While many of his cotemporaries would settle for a relaxing retirement, Seán Óg has no plans to follow suit. Age hasn’t stifled his appetite for work, and he recently finished his ninth book, The Greats of Gaelic Football, which is due for release later this year.

“I won’t be retiring until someone puts a gun to my head and tells me to do it,” he says. “RTE are quite happy with what I’m doing at the moment and I’m happy to keep working because it gives me an interest – writing books and doing radio keeps myself, at 84 years old, a busy man.”

The transition of taking over his father’s Gaelic Sports Results programme was a natural one. Thirty years old at the time, he was already a mature broadcaster when the opportunity materialised.

Seán Óg had begun working with the microphone at the tender age of 13 while he attended secondary school and was a regular on his sister’s radio programme as Gaeilge.

Seán Óg explains: “In 1948 the GAA decided they would like results in Irish and they asked me would I consider doing a results segment for about five minutes during my father’s programme. I did that for about two years.

“When I took over from my father it was simply going from one show to the other and that was it,” he says. “Radio presented no problem to me.”

Though Rádio Eireann, as Radio 1 was then known, soon called a halt to the segment, it didn’t spell the end for Seán Óg’s radio career: “My father continued doing the show until he developed a cough in 1953. That year I took over the programme and have been doing it ever since.”

Seán Óg’s playing days came during a dark period for Dublin football, although he did enjoy success as a hurler. “I had a 10-year spell with the Dublin hurlers and enjoyed a four-year spell as a Dublin footballer,” recalls Seán Óg.

“I also refereed an All-Ireland final and that was one of my best accomplishments. I wouldn’t put up with a lot of the shenanigans that you see today. I believe that if you have a referee that is respected there will be no messing during games.”

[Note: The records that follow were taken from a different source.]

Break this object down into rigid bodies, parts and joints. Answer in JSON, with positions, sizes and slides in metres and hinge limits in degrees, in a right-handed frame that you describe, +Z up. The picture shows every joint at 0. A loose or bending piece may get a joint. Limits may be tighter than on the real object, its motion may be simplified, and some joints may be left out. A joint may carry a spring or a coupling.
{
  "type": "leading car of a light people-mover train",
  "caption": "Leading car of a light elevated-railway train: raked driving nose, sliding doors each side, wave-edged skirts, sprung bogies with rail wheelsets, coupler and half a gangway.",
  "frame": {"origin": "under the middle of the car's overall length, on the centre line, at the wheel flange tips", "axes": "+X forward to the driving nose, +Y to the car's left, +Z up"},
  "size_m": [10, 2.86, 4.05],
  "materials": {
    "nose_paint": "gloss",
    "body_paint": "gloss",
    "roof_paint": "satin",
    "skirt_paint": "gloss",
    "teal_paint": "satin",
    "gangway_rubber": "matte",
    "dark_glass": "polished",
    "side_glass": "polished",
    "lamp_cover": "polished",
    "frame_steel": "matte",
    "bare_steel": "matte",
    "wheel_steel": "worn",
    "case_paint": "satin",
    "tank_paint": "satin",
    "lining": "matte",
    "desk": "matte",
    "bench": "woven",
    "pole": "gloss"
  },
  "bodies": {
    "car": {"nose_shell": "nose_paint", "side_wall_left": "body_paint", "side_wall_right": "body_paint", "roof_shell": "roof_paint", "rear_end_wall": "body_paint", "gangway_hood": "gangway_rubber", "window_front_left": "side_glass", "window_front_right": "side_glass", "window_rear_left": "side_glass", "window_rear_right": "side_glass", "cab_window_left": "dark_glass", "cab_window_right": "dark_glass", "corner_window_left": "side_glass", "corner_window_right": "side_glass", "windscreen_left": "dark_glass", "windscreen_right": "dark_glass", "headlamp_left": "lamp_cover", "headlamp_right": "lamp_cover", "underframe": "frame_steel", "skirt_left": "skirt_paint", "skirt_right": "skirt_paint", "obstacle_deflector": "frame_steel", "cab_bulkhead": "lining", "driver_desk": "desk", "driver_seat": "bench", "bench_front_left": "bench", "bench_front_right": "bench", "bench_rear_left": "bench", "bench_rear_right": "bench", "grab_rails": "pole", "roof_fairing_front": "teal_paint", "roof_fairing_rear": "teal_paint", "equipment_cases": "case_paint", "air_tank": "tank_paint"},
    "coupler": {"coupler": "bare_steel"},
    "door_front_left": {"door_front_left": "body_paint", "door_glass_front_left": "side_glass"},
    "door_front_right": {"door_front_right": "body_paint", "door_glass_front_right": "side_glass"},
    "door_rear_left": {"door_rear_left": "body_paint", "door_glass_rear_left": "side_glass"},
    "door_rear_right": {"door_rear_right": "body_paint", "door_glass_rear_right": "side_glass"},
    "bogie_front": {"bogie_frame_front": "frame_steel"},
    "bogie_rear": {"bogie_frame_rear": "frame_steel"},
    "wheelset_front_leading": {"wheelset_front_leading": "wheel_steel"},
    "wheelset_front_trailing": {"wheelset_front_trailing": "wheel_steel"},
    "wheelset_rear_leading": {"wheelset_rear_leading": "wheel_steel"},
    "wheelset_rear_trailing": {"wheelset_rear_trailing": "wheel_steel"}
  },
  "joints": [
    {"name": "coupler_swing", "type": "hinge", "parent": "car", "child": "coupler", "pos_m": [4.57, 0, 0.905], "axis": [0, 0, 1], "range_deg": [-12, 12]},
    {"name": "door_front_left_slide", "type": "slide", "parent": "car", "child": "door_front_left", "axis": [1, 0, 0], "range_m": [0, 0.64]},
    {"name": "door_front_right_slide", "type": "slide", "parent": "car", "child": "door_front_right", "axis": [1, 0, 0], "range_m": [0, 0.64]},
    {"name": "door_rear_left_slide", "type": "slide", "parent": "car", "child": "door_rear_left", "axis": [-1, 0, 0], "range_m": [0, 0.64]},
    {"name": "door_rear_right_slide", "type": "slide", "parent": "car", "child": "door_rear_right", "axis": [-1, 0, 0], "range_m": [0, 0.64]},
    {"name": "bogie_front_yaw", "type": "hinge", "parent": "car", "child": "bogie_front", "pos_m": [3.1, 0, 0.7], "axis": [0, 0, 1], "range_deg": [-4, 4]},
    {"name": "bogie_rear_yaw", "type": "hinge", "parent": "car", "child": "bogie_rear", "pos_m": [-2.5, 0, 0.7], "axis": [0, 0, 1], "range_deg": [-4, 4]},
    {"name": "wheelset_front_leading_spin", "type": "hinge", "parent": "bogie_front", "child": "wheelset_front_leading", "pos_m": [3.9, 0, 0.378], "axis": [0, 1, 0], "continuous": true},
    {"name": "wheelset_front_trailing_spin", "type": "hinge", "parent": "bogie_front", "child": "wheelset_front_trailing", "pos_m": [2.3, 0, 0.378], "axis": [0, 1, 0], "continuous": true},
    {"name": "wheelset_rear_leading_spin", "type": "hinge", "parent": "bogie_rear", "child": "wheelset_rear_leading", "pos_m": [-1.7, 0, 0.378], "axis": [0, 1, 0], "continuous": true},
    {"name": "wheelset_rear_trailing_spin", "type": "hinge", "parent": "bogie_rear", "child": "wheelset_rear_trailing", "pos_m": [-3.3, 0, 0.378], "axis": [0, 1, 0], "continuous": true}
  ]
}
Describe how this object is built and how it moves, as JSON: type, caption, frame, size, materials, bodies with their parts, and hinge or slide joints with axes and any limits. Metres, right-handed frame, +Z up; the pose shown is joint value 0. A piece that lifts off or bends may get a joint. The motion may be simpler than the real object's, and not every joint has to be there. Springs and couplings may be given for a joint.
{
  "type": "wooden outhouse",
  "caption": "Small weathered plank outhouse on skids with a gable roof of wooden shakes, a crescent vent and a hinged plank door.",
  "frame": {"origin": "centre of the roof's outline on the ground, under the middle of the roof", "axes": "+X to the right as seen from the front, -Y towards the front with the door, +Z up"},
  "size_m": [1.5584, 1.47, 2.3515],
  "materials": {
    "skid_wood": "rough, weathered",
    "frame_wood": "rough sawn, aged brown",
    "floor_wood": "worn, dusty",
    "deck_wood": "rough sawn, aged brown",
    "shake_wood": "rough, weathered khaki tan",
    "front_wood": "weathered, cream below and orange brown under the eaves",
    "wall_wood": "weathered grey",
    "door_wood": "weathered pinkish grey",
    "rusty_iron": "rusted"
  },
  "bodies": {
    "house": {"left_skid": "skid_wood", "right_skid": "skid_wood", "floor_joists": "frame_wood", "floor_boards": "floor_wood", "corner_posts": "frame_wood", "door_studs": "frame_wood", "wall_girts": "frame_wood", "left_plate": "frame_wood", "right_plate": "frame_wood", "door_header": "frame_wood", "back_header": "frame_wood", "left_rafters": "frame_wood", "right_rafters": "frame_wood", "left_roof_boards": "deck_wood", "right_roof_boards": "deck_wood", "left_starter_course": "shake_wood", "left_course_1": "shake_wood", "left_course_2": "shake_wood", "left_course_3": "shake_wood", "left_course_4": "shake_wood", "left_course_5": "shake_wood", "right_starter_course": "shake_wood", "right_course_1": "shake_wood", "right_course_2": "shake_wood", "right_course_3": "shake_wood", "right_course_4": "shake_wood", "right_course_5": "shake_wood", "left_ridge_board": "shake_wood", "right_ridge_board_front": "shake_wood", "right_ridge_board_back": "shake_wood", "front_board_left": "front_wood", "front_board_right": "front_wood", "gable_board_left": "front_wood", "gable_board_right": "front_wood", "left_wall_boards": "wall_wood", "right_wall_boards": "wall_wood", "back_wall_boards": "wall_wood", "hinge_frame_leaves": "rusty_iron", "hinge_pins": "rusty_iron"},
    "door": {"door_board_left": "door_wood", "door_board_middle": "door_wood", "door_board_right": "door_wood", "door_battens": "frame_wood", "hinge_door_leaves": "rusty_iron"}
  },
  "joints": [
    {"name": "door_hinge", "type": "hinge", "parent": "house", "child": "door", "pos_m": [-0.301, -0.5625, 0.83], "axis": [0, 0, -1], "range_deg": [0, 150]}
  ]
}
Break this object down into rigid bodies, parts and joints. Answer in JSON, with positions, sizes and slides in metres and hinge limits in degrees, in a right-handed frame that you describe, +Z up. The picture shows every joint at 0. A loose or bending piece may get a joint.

From the 1950s to the 1970s, Dublin was virtually demoted to Division Two. However, Dublin County Board chair-man Jimmy Gray moved to change things. Seán Óg remembers: “Jimmy was a visionary and a far thinking man who knew that something drastic had to be done to drag Dublin out of the football doldrums. He decided there was only one man who could help to do that, and he was a well-known All-Ireland footballer named Kevin Heffernan. He had the knowledge to do what Jimmy wanted done which was to match the great teams like Kerry, Galway and Cork.

“It’s now history that Kevin went on, with great selectors in Lorcan Redmond and Donal Colfer, to great things with Dublin and developed a rivalry with Mick O’Dwyer’s Kerry team.”

When Gray first offered Heffernan the newly established role as Dublin manager, he turned down the post due to commitments he wanted to honour with the St Vincent’s senior football team. Seán Óg rang Gray about a possible story for his column in the Evening Press and was informed of Heffernan’s rejection. The resulting column made the refusal public and put pressure on Heffernan to take up the position, to which he ultimately agreed.

“When Kevin conceded to the pressure created by my article, Jimmy Gray rang me and said ‘Seán you did it.’ So, yes, I would have to say that I was partly responsible for Kevin’s appointment.”

During the times when the GAA enforced a ban on soccer and other pastimes popular across the Irish Sea, Seán Óg ignored the prohibition because of his true love for sport. He played soccer, cricket, snooker and golf, and today he can still be found swinging his clubs at the Hermitage Golf Club in Lucan while playing off a handicap of two.

However, his allegiances always lay with Gaelic Games and he feels a sense of pride in the recent opening of Croke Park’s doors to other sports.

“I am a guy that loves sport and wanted to play everything,” he says. “My father knew that I was playing soccer and cricket but he never said ‘Don’t play that because it is banned by the GAA,’ and never tried to get me to stop.

“I was delighted when the GAA had the courage and the vision to open the doors of Croke Park and I admire them. Now the world can see the finest stadium that has ever been built.”